QUETTA: In the narrow, bustling lanes of a fresh produce market in the southwestern Pakistani city of Quetta, the air is thick with the sharp scent of spices - cardamom, black pepper, cumin, and garlic - heralding the arrival of Eid Al-Adha, a time when food becomes a centerpiece of celebration and sacrifice.

At the heart of the activity is Haji Shair Ali, a 41-year-old spice merchant, carefully measuring out mounds of herbs and seasonings with practiced precision. Armed with a metal scoop and a timeworn grinder, he blends his signature spice mixes for the most anticipated meals of the year: kebabs, rosh, biryani, and stews crafted from the meat of sacrificial animals.

“For us the season lasts all year but during Eid al-Adha, demand for spices increases, particularly for barbecue and Pashtun rosh [slow-cooked mutton or lamb] spices,” Ali told Arab News, smiling through the scent of cumin and cloves at his shop in Quetta's Sabzi Mandi.

“Spices are the adornment of dining. If you cook meat without spices, it tastes bland. Thus, the dishes all depend on spices.”

In the weeks leading up to Eid, which will be observed in Pakistan on June 7 following the conclusion of the Hajj pilgrimage, Quetta’s spice trade sees a surge in activity. While much of the Sabzi Mandi is known for fresh fruits and vegetables, the spice vendors become the unsung heroes of the culinary celebrations, supplying the flavor base for feasts shared by families across the country.

Ali’s offerings include not just dry rubs and seasoning powders but also freshly made barbecue sauces, including a house specialty crafted with papaya and kachri, a spice made from wild melon that acts as a natural meat tenderizer.

“Along with kachri powder, we add black pepper, cumin, cinnamon, ginger, nutmeg, coriander and garlic,” Ali said, listing ingredients like a chemist revealing a secret formula.

While local buyers continue to crowd the stalls, orders now pour in from across the country. Merchants say demand peaks from Balochistan’s interior as well as urban hubs in Punjab, Sindh, and Khyber Pakhtunkhwa and many spice shops now rely on online sales through social media pages to cater to a national customer base.

As the countdown to Eid continues, Quetta’s spice makers will remain at their grinders late into the night, ensuring every marinade and masala packet makes it to a family kitchen in time for the festival.

“I have prepared different spices for this Eid season, weighing more than 3,000 kgs because we have received many online orders from other cities,” Ali said. “During Eid al-Adha season, we work until midnight, even skipping meals.
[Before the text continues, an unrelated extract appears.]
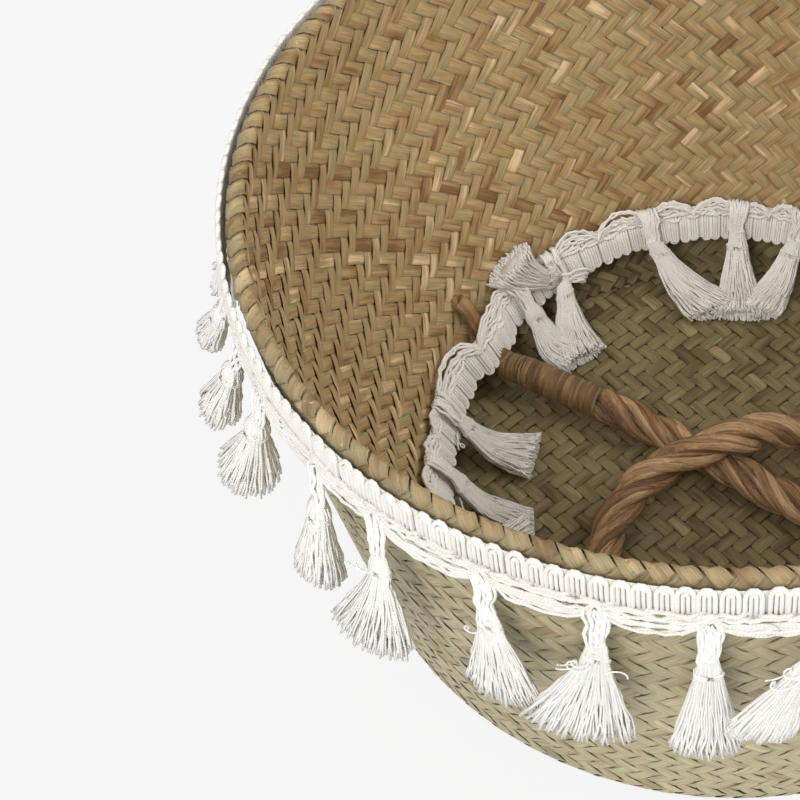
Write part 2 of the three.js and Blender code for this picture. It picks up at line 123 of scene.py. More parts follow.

Ten people work in a single shop to prepare the spice orders in time.”

Customers like Shaharyar Khan, who was stocking up for a backyard Eid barbecue, said the quality during Eid was noticeably better.

“Normally it’s already good, but for Eid, they make it even better so the taste of the food is enhanced,” he said.

Despite the demand, rising prices have frustrated some buyers. Spice merchants attribute the cost increases to inflation, currency devaluation, and the rising prices of imported ingredients from countries like Vietnam, China, India, and Iran.

At the market this week, a kilo of barbecue spice sold for Rs950 ($3.38), up from Rs900 last year, while biryani spice mix was priced at around Rs1,400 ($4.98). Curry blends were going for approximately Rs1,200 ($4.27) per packet.

Still, many say the higher cost was worth it for the quality.

“Last year I bought one kilogram of barbecue spice for Rs900 and this year, it is for Rs950,” said Haji Ajmal, a customer from Kuchlak city near Quetta.

“It’s not a big difference if you compare it to the flavor you get.”